What the exercise asks — Output every line of the data exactly as it appears.

Data provided —
· · · · ·
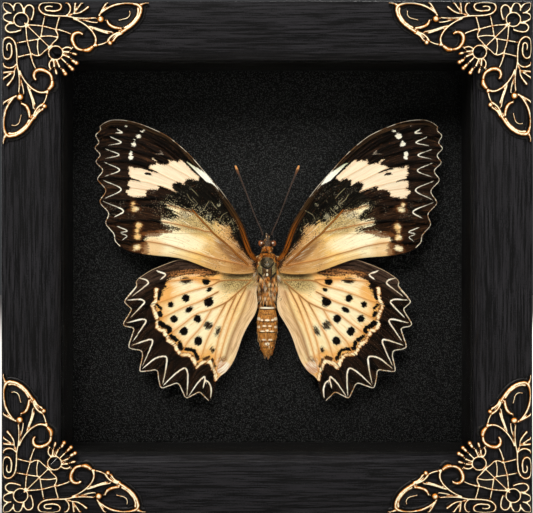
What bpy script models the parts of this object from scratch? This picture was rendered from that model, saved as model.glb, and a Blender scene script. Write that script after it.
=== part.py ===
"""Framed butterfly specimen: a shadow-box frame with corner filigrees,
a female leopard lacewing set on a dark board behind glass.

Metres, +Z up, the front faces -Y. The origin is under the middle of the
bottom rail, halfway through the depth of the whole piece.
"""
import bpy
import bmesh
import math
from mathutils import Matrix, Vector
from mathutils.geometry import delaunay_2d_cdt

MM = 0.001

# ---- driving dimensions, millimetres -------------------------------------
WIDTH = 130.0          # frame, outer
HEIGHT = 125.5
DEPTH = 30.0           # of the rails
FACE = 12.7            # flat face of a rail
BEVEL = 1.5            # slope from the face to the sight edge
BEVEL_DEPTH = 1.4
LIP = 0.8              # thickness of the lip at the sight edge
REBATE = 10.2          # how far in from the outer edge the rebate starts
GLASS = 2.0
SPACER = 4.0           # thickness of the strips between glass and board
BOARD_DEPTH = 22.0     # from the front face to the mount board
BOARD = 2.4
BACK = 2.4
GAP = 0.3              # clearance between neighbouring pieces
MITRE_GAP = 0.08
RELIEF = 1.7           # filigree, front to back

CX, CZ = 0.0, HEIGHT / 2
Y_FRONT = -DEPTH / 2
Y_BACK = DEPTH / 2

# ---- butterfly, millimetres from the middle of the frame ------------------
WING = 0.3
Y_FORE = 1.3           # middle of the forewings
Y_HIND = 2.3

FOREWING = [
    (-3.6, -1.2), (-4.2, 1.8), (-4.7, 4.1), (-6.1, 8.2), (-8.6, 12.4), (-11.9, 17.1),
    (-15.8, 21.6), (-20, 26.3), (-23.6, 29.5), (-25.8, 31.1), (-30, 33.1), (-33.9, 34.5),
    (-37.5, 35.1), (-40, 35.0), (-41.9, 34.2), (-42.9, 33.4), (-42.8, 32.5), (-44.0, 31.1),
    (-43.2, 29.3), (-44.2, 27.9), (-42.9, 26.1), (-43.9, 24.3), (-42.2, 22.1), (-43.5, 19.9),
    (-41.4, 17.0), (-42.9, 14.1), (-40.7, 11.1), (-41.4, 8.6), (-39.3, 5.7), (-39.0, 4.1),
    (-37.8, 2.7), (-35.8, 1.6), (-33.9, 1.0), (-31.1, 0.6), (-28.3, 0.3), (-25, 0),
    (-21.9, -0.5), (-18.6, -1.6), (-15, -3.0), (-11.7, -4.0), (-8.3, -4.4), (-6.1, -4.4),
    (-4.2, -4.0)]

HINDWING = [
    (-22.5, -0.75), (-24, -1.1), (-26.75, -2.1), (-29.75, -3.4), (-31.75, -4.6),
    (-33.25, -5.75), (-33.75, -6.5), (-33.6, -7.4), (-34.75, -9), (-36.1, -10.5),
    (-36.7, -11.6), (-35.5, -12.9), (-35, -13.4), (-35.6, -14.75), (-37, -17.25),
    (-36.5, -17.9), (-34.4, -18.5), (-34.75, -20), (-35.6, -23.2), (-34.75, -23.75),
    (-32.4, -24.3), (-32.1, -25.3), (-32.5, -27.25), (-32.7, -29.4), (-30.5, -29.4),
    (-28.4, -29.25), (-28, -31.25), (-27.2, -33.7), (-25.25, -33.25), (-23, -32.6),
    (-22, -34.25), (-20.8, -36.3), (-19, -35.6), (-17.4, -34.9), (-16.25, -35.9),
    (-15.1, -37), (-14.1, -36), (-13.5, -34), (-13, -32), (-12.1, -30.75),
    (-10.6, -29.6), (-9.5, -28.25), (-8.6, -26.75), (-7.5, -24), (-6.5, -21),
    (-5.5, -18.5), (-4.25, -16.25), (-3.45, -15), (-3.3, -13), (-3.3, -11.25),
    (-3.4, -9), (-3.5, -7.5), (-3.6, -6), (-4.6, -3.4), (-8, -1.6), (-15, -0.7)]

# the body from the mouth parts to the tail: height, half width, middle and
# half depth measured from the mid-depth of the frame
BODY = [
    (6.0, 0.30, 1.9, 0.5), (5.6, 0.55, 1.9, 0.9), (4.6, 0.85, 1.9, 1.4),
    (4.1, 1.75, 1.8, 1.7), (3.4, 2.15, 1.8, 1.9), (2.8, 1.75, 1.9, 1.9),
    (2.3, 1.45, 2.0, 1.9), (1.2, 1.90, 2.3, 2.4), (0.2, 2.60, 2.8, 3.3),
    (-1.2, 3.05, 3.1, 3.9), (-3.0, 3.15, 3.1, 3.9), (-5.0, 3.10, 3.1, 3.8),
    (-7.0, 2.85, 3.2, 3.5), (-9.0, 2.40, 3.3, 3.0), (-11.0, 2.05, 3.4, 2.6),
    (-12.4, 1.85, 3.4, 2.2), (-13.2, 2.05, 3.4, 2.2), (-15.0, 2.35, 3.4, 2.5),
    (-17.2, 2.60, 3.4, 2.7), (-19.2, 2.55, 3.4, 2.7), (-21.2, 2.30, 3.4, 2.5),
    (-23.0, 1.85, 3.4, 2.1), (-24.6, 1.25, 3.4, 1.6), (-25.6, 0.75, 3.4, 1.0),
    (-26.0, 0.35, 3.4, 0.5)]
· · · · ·
Final result —
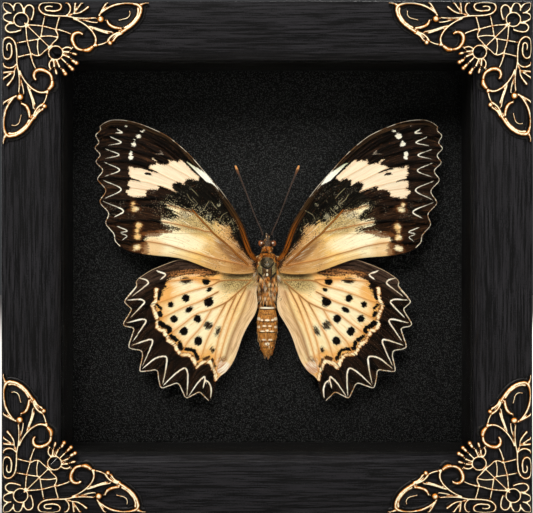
What bpy script models the parts of this object from scratch? This picture was rendered from that model, saved as model.glb, and a Blender scene script. Write that script after it.
=== part.py ===
"""Framed butterfly specimen: a shadow-box frame with corner filigrees,
a female leopard lacewing set on a dark board behind glass.

Metres, +Z up, the front faces -Y. The origin is under the middle of the
bottom rail, halfway through the depth of the whole piece.
"""
import bpy
import bmesh
import math
from mathutils import Matrix, Vector
from mathutils.geometry import delaunay_2d_cdt

MM = 0.001

# ---- driving dimensions, millimetres -------------------------------------
WIDTH = 130.0          # frame, outer
HEIGHT = 125.5
DEPTH = 30.0           # of the rails
FACE = 12.7            # flat face of a rail
BEVEL = 1.5            # slope from the face to the sight edge
BEVEL_DEPTH = 1.4
LIP = 0.8              # thickness of the lip at the sight edge
REBATE = 10.2          # how far in from the outer edge the rebate starts
GLASS = 2.0
SPACER = 4.0           # thickness of the strips between glass and board
BOARD_DEPTH = 22.0     # from the front face to the mount board
BOARD = 2.4
BACK = 2.4
GAP = 0.3              # clearance between neighbouring pieces
MITRE_GAP = 0.08
RELIEF = 1.7           # filigree, front to back

CX, CZ = 0.0, HEIGHT / 2
Y_FRONT = -DEPTH / 2
Y_BACK = DEPTH / 2

# ---- butterfly, millimetres from the middle of the frame ------------------
WING = 0.3
Y_FORE = 1.3           # middle of the forewings
Y_HIND = 2.3

FOREWING = [
    (-3.6, -1.2), (-4.2, 1.8), (-4.7, 4.1), (-6.1, 8.2), (-8.6, 12.4), (-11.9, 17.1),
    (-15.8, 21.6), (-20, 26.3), (-23.6, 29.5), (-25.8, 31.1), (-30, 33.1), (-33.9, 34.5),
    (-37.5, 35.1), (-40, 35.0), (-41.9, 34.2), (-42.9, 33.4), (-42.8, 32.5), (-44.0, 31.1),
    (-43.2, 29.3), (-44.2, 27.9), (-42.9, 26.1), (-43.9, 24.3), (-42.2, 22.1), (-43.5, 19.9),
    (-41.4, 17.0), (-42.9, 14.1), (-40.7, 11.1), (-41.4, 8.6), (-39.3, 5.7), (-39.0, 4.1),
    (-37.8, 2.7), (-35.8, 1.6), (-33.9, 1.0), (-31.1, 0.6), (-28.3, 0.3), (-25, 0),
    (-21.9, -0.5), (-18.6, -1.6), (-15, -3.0), (-11.7, -4.0), (-8.3, -4.4), (-6.1, -4.4),
    (-4.2, -4.0)]

HINDWING = [
    (-22.5, -0.75), (-24, -1.1), (-26.75, -2.1), (-29.75, -3.4), (-31.75, -4.6),
    (-33.25, -5.75), (-33.75, -6.5), (-33.6, -7.4), (-34.75, -9), (-36.1, -10.5),
    (-36.7, -11.6), (-35.5, -12.9), (-35, -13.4), (-35.6, -14.75), (-37, -17.25),
    (-36.5, -17.9), (-34.4, -18.5), (-34.75, -20), (-35.6, -23.2), (-34.75, -23.75),
    (-32.4, -24.3), (-32.1, -25.3), (-32.5, -27.25), (-32.7, -29.4), (-30.5, -29.4),
    (-28.4, -29.25), (-28, -31.25), (-27.2, -33.7), (-25.25, -33.25), (-23, -32.6),
    (-22, -34.25), (-20.8, -36.3), (-19, -35.6), (-17.4, -34.9), (-16.25, -35.9),
    (-15.1, -37), (-14.1, -36), (-13.5, -34), (-13, -32), (-12.1, -30.75),
    (-10.6, -29.6), (-9.5, -28.25), (-8.6, -26.75), (-7.5, -24), (-6.5, -21),
    (-5.5, -18.5), (-4.25, -16.25), (-3.45, -15), (-3.3, -13), (-3.3, -11.25),
    (-3.4, -9), (-3.5, -7.5), (-3.6, -6), (-4.6, -3.4), (-8, -1.6), (-15, -0.7)]

# the body from the mouth parts to the tail: height, half width, middle and
# half depth measured from the mid-depth of the frame
BODY = [
    (6.0, 0.30, 1.9, 0.5), (5.6, 0.55, 1.9, 0.9), (4.6, 0.85, 1.9, 1.4),
    (4.1, 1.75, 1.8, 1.7), (3.4, 2.15, 1.8, 1.9), (2.8, 1.75, 1.9, 1.9),
    (2.3, 1.45, 2.0, 1.9), (1.2, 1.90, 2.3, 2.4), (0.2, 2.60, 2.8, 3.3),
    (-1.2, 3.05, 3.1, 3.9), (-3.0, 3.15, 3.1, 3.9), (-5.0, 3.10, 3.1, 3.8),
    (-7.0, 2.85, 3.2, 3.5), (-9.0, 2.40, 3.3, 3.0), (-11.0, 2.05, 3.4, 2.6),
    (-12.4, 1.85, 3.4, 2.2), (-13.2, 2.05, 3.4, 2.2), (-15.0, 2.35, 3.4, 2.5),
    (-17.2, 2.60, 3.4, 2.7), (-19.2, 2.55, 3.4, 2.7), (-21.2, 2.30, 3.4, 2.5),
    (-23.0, 1.85, 3.4, 2.1), (-24.6, 1.25, 3.4, 1.6), (-25.6, 0.75, 3.4, 1.0),
    (-26.0, 0.35, 3.4, 0.5)]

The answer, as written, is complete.